PPG Industries’ earnings-per-share have a growth rate of 5.8% over the last decade. We expect earnings-per-share to grow at a rate of 8% through 2028. PPG Industries’ key advantage is that it is one of the most well-known and respected companies in the paints and coatings space. The company is also one of just three similarly-sized companies in this industry, which limits PPG Industries’ competitors. This gives PPG Industries size and scale and the ability to increase prices.
Lowe’s Companies (LOW)
Lowe’s Companies is the second-largest home improvement retailer in the US (after Home Depot). The stock has a current market capitalization of $133 billion. Lowe’s operates or services more than 1,700 home improvement and hardware stores in the U.S.
Lowe’s reported third-quarter 2023 results on November 21st, 2023. Total sales came in at $20.5 billion compared to $27.5 billion in the same quarter a year ago. Comparable sales decreased by 7.4%, while net earnings-per-share of $3.06 compared to $0.25 in third quarter of 2022. Adjusted EPS in the year-ago period was $3.27. Lowe’s opened one store and three Lowe’s Outlet stores during the quarter. The company suffered from a reduction in DIY discretionary spending. The company repurchased 7.3 million shares in the third quarter for $1.6 billion. Additionally, it paid out $642 million in dividends.

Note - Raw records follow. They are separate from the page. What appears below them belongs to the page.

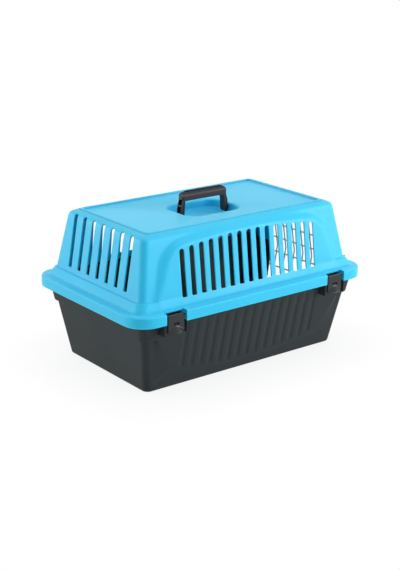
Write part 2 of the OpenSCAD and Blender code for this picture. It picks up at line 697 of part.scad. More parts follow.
module latch_body() {
    color(BLACK) difference() {
        union() {
            block([plate_x, latch_y - plate_w / 2, joint_z - plate_half], [plate_x + plate_t, latch_y + plate_w / 2, joint_z + plate_half]);
            for (s = [-1, 1]) mirror([0, 0, s < 0 ? 1 : 0]) translate([0, 0, s * joint_z]) {
                block([plate_x, latch_y - 7, plate_half - flange_t], [bolt_x, latch_y + 7, plate_half]);
                translate([bolt_x, latch_y, plate_half - flange_t]) cylinder(r = 7, h = flange_t, $fn = 48);
            }
            // eyes that hold the two inner cross wires
            for (i = INNER) block([cross_x(i) - wire_r - 1.2, latch_y - 5, cross_axis_z(i) - wire_r - 2],
                [plate_x + 1, latch_y + 5, cross_axis_z(i) + wire_r + 2]);
        }
        for (i = INNER) translate([cross_x(i), latch_y - 20, cross_axis_z(i)]) rotate([-90, 0, 0])
            cylinder(r = wire_r + weld_gap, h = 40, $fn = 48);
        translate([bolt_x, latch_y, joint_z - plate_half - 1]) cylinder(r = rod_r + run_gap, h = 2 * plate_half + 2, $fn = 48);
    }
}

// a finger pad above the joint; the lower one is its mirror image
module finger_pad() {
    difference() {
        union() {
            translate([plate_x + plate_t + 0.3, latch_y - pad_w / 2, joint_z + pad_top - pad_h])
                cube([pad_far - plate_x - plate_t - 6.3, pad_w, pad_h]);
            translate([pad_far - 6, latch_y, joint_z + pad_top - pad_h]) linear_extrude(pad_h) difference() {
                plate(6, pad_w / 2, 5);
                translate([-6.5, -pad_w]) square([0.5, 2 * pad_w]);
            }
        }
        // finger hollow
        translate([pad_far - 4, latch_y, joint_z + pad_top + 12]) rotate([0, 90, 0])
            cylinder(r = 15, h = through, center = true, $fn = 96);
        translate([bolt_x, latch_y, joint_z + pad_top - pad_h + 1]) cylinder(r = rod_r + weld_gap / 2, h = pad_h, $fn = 48);
    }
}

module latch_bolt() {
    tip = 3;
    low = pad_top - pad_h + 1 + weld_gap;
    translate([bolt_x, latch_y, joint_z + low]) cylinder(r = rod_r, h = rod_end - low - tip, $fn = 48);
    translate([bolt_x, latch_y, joint_z + rod_end - tip]) cylinder(r1 = rod_r, r2 = rod_r - 0.8, h = tip, $fn = 48);
}

module below_joint() { translate([0, 0, 2 * joint_z]) mirror([0, 0, 1]) children(); }

module upper_bolt() { color(STEEL) latch_bolt(); }
module lower_bolt() { color(STEEL) below_joint() latch_bolt(); }
module upper_finger_pad() { color(BLACK) finger_pad(); }
module lower_finger_pad() { color(BLACK) below_joint() finger_pad(); }

spring_steps = 8;
spring_sides = 6;
function coil_point(t) = let (rise = 2 * (spring_half - spring_wire) * t / spring_coils)
    [bolt_x + spring_r * cos(360 * t), latch_y + spring_r * sin(360 * t), joint_z - spring_half + spring_wire + rise];
function coil_ring(t) = [for (k = [0:spring_sides - 1]) let (a = 360 * k / spring_sides)
    coil_point(t) + spring_wire * [cos(a) * cos(360 * t), cos(a) * sin(360 * t), sin(a)]];
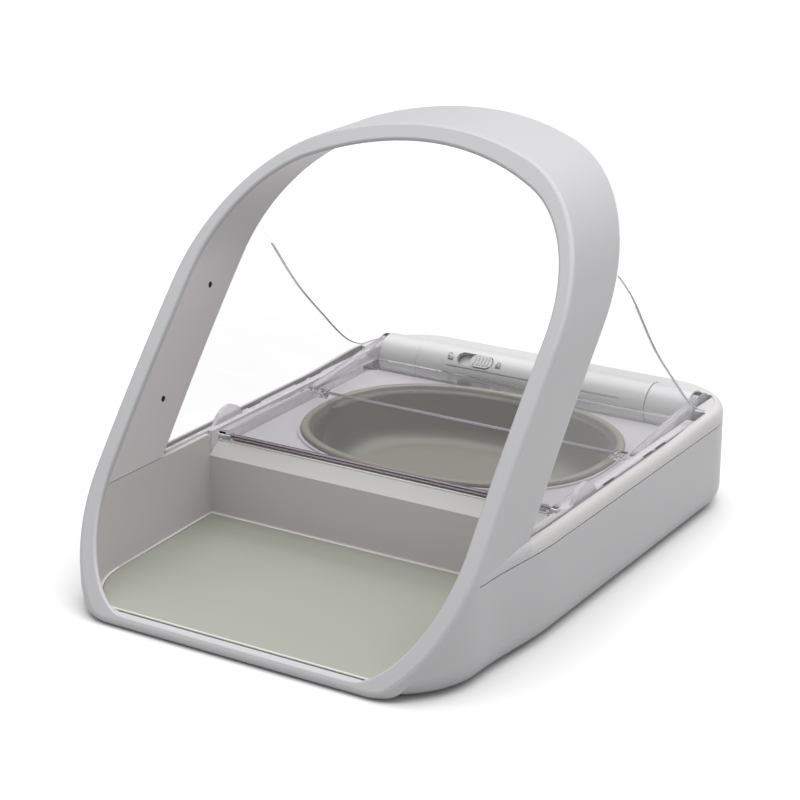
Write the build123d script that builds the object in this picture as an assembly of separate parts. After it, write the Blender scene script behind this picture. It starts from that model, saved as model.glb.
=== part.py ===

Between 2013 and 2022, Lowe’s grew its earnings-per-share by 19% a year. In the recent 5-year period, LOW was able to compound earnings by 18% per year. Earnings-per-share have been driven by comparable store sales growth, increasing margins, and the company’s share repurchases, which have lowered the share count meaningfully.
Lowe’s enjoys competitive advantages from scale and brand power as it operates in a duopoly with Home Depot (HD). Neither of the two are expanding their store count significantly, and neither is interested in a price war. Both should remain highly profitable, as the home improvement market in the US is large enough for the two industry leaders.
Lowe’s has raised its dividend by 18% per year over the last 5 years. Overall, Lowe’s has increased its dividend for 60 consecutive years. LOW shares currently yield 2%.